- What you need to do -
Up to and including the line with "return body", reproduce the listing below exactly, beginning at its first line.

BEGIN Available data

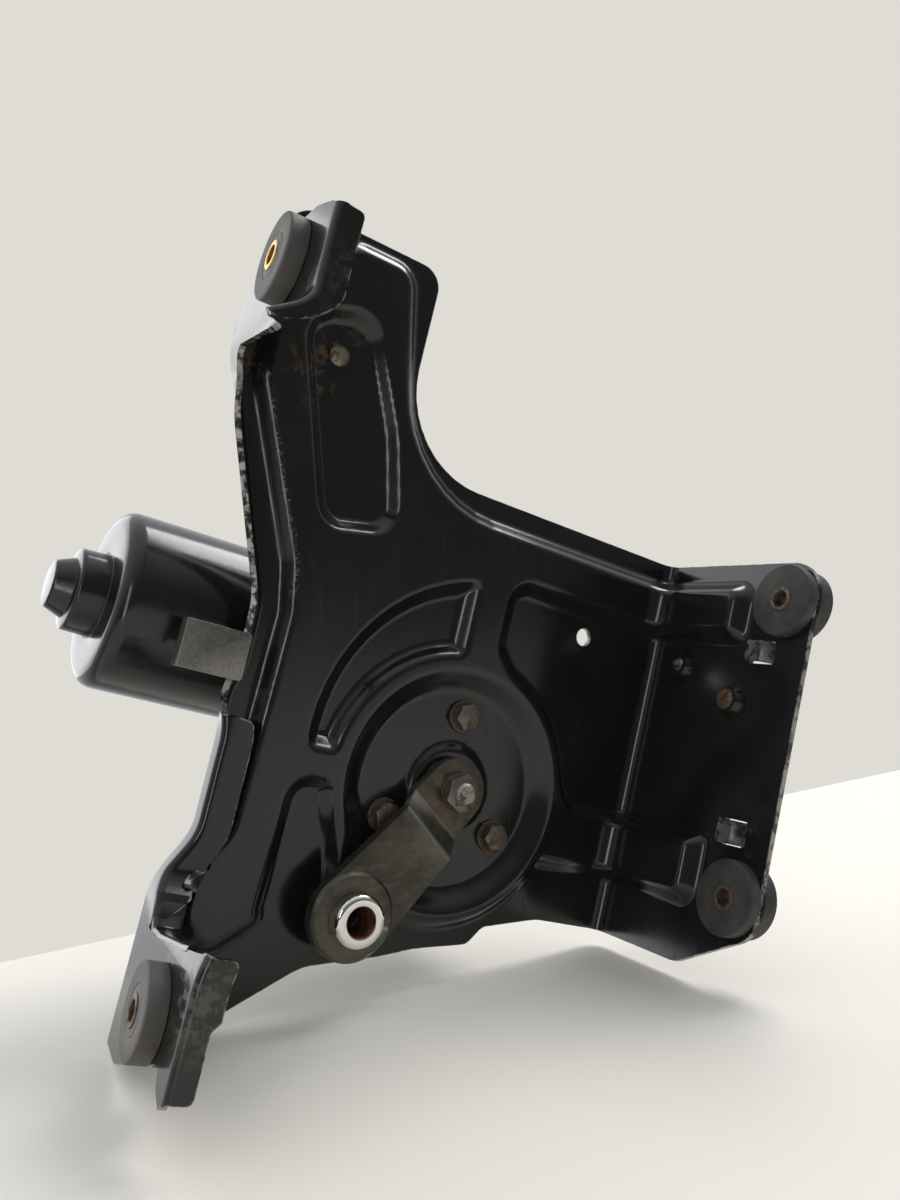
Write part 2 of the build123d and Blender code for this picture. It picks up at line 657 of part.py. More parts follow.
def gear_housing():
    """Die-cast gearbox: wheel case, worm tube and motor flange in one piece."""
    case = turned_y([(0, CASE_FRONT), (CASE_RADIUS - 5, CASE_FRONT), (CASE_RADIUS, CASE_FRONT + 6),
                     (CASE_RADIUS, CASE_BACK), (0, CASE_BACK)])
    tube = x_cylinder(TUBE_RADIUS, CAN_OPEN + 2, TUBE_END)
    flange = turned_x([(CAN_OPEN, 0), (CAN_OPEN, CAN_RADIUS), (CAN_OPEN + 5, CAN_RADIUS),
                       (CAN_OPEN + 14, TUBE_RADIUS), (CAN_OPEN + 14, 0)])
    body = case + tube + flange + y_cylinder(BOSS_RADIUS, BOSS_FRONT, CASE_FRONT + 1)
    for x, z in bolt_places():
        body += y_cylinder(WASHER_RADIUS + 1, BACK_FACE, CASE_FRONT + 1, x, z)
    for x, z in lug_places():
        body += y_cylinder(COVER_LUG_RADIUS, CASE_BACK - 14, CASE_BACK, x, z)
    for y, z in motor_screw_places():
        body += x_cylinder(MOTOR_EAR, CAN_OPEN, CAN_OPEN + 8, y, z)
    for x, z in rib_places():
        body += prism(Pos(x, z) * Circle(2.4), CASE_FRONT + 5, CASE_BACK - 2)
    chamber = y_cylinder(CASE_RADIUS - CASE_WALL, MOTOR_Y - WHEEL_WIDTH / 2 - 1.5, CASE_BACK + 1)
    bore = x_cylinder(WORM_ROOM, CAN_OPEN + BEARING_LENGTH, END_BEARING_X)
    body -= chamber + bore
    body -= x_cylinder(BEARING_OUTER, CAN_OPEN - 1, CAN_OPEN + BEARING_LENGTH + 1)
    body -= x_cylinder(BEARING_OUTER, END_BEARING_X - 1, END_BEARING_X + BEARING_LENGTH)
    body -= x_cylinder(PLAY_SCREW_RADIUS, END_BEARING_X, TUBE_END + 1)
    body -= y_cylinder(SHAFT_RADIUS + BUSH_WALL, BOSS_FRONT - 1, MOTOR_Y)
    for x, z in bolt_places():
        body -= y_cylinder(BOLT_SHANK + 0.05, BACK_FACE - 1, DROP - WASHER_THICK + BOLT_LENGTH + 1, x, z)
    for x, z in lug_places():
        body -= y_cylinder(COVER_SCREW + 0.05, CASE_BACK - 9, CASE_BACK + 1, x, z)
    for y, z in motor_screw_places():
        body -= x_cylinder(MOTOR_SCREW + 0.05, CAN_OPEN - 1, CAN_OPEN + 9, y, z)
    return body


def lug_places():
    """Places of the cover's screws round the wheel case."""
    angles = [20, 160, 215, 325]
    return [(COVER_LUG_CIRCLE * math.cos(math.radians(a)),
             SHAFT_Z + COVER_LUG_CIRCLE * math.sin(math.radians(a))) for a in angles]


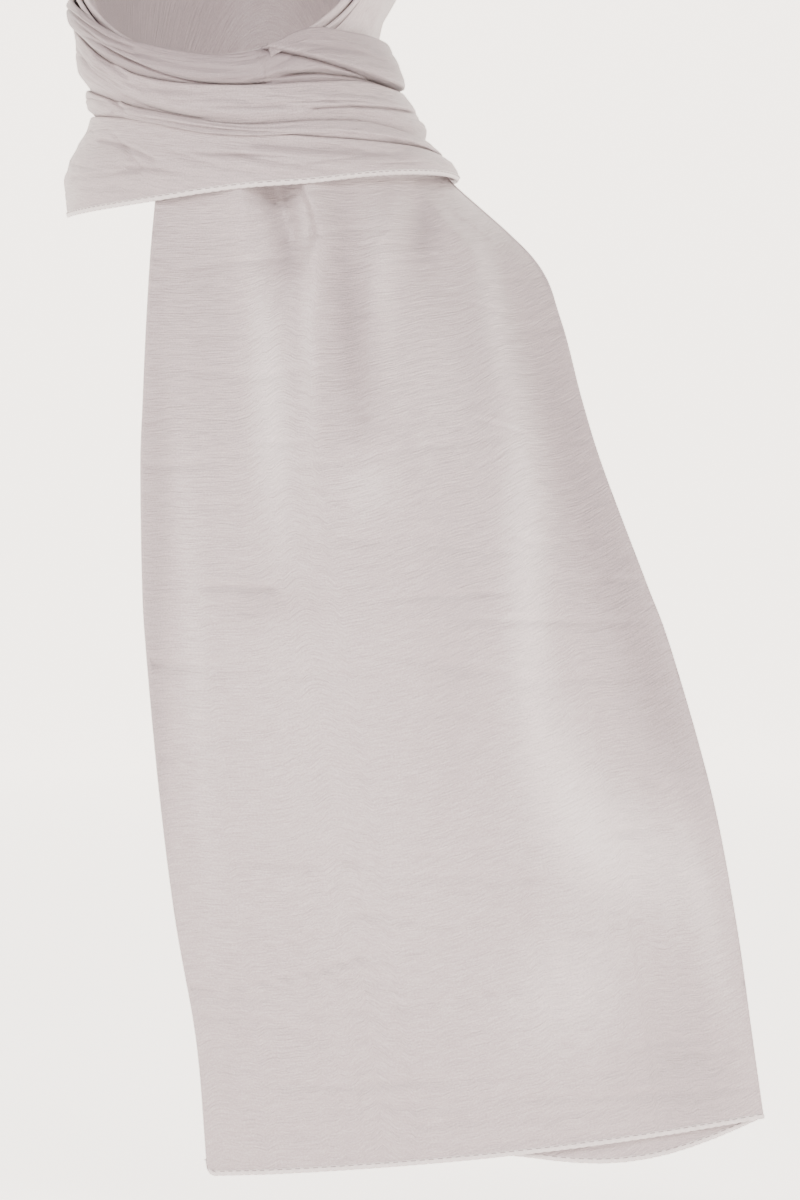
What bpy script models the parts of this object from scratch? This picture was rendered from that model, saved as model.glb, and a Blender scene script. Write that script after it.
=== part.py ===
"""A crinkled satin shawl, wound over a head and round a neck, with one end hanging in front.

Metres, +Z up, the wearer faces -Y. The origin is the inner crown of the cloth, where the head
holds it up. Tables are in millimetres and degrees. Angles round the neck start at the front
(0) and grow towards +X (90), the back (180) and -X (270, the same as -90).
"""
import math

import bpy
import numpy as np

MM = 0.001
WALL = 1.2 * MM              # every piece is one wall of cloth this thick
LAYER_GAP = 2.8 * MM         # between the middles of two layers over the head
HEAD_TURN = math.radians(8)  # the face is turned this far towards -X
SET_BACK = (0.05, 0.10)      # where the outer layer's edge starts, on the -X and +X sides
COVER_FOLDS = 7              # soft folds round the outer layer
FOLD_HEIGHT = 3.0 * MM
FOLDS_END = 0.78             # the share of the way to the neck where those folds have gone

NECK_AXIS = np.array([9.0, 2.0]) * MM
SWELL = 1.6 * MM             # how far a stretch puffs out between its edges
TUCK = 4.2 * MM              # how far its hidden edge lies inside the next stretch
STEP_IN = 2.7 * MM           # how far it already lies inside where the next one starts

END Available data

- Output for this task -
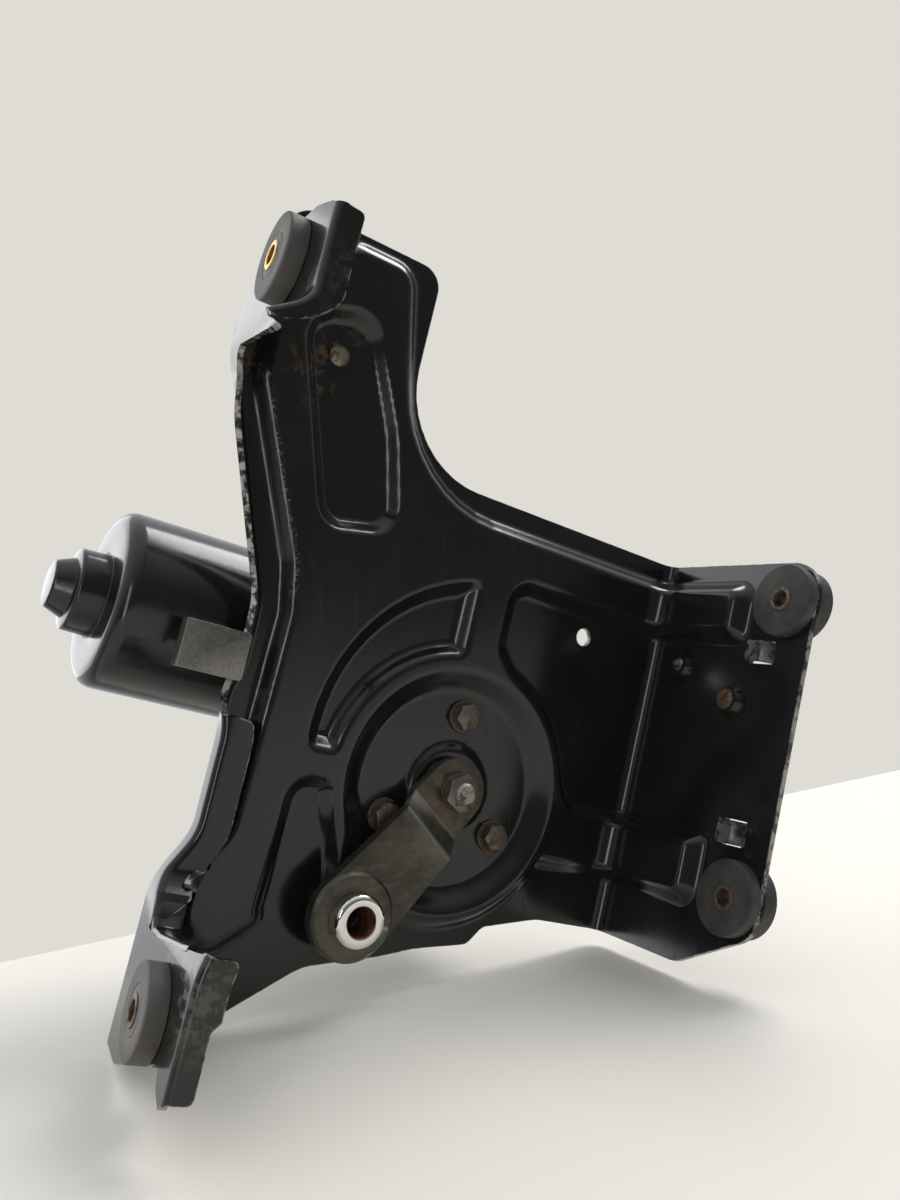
Write part 2 of the build123d and Blender code for this picture. It picks up at line 657 of part.py. More parts follow.
def gear_housing():
    """Die-cast gearbox: wheel case, worm tube and motor flange in one piece."""
    case = turned_y([(0, CASE_FRONT), (CASE_RADIUS - 5, CASE_FRONT), (CASE_RADIUS, CASE_FRONT + 6),
                     (CASE_RADIUS, CASE_BACK), (0, CASE_BACK)])
    tube = x_cylinder(TUBE_RADIUS, CAN_OPEN + 2, TUBE_END)
    flange = turned_x([(CAN_OPEN, 0), (CAN_OPEN, CAN_RADIUS), (CAN_OPEN + 5, CAN_RADIUS),
                       (CAN_OPEN + 14, TUBE_RADIUS), (CAN_OPEN + 14, 0)])
    body = case + tube + flange + y_cylinder(BOSS_RADIUS, BOSS_FRONT, CASE_FRONT + 1)
    for x, z in bolt_places():
        body += y_cylinder(WASHER_RADIUS + 1, BACK_FACE, CASE_FRONT + 1, x, z)
    for x, z in lug_places():
        body += y_cylinder(COVER_LUG_RADIUS, CASE_BACK - 14, CASE_BACK, x, z)
    for y, z in motor_screw_places():
        body += x_cylinder(MOTOR_EAR, CAN_OPEN, CAN_OPEN + 8, y, z)
    for x, z in rib_places():
        body += prism(Pos(x, z) * Circle(2.4), CASE_FRONT + 5, CASE_BACK - 2)
    chamber = y_cylinder(CASE_RADIUS - CASE_WALL, MOTOR_Y - WHEEL_WIDTH / 2 - 1.5, CASE_BACK + 1)
    bore = x_cylinder(WORM_ROOM, CAN_OPEN + BEARING_LENGTH, END_BEARING_X)
    body -= chamber + bore
    body -= x_cylinder(BEARING_OUTER, CAN_OPEN - 1, CAN_OPEN + BEARING_LENGTH + 1)
    body -= x_cylinder(BEARING_OUTER, END_BEARING_X - 1, END_BEARING_X + BEARING_LENGTH)
    body -= x_cylinder(PLAY_SCREW_RADIUS, END_BEARING_X, TUBE_END + 1)
    body -= y_cylinder(SHAFT_RADIUS + BUSH_WALL, BOSS_FRONT - 1, MOTOR_Y)
    for x, z in bolt_places():
        body -= y_cylinder(BOLT_SHANK + 0.05, BACK_FACE - 1, DROP - WASHER_THICK + BOLT_LENGTH + 1, x, z)
    for x, z in lug_places():
        body -= y_cylinder(COVER_SCREW + 0.05, CASE_BACK - 9, CASE_BACK + 1, x, z)
    for y, z in motor_screw_places():
        body -= x_cylinder(MOTOR_SCREW + 0.05, CAN_OPEN - 1, CAN_OPEN + 9, y, z)
    return body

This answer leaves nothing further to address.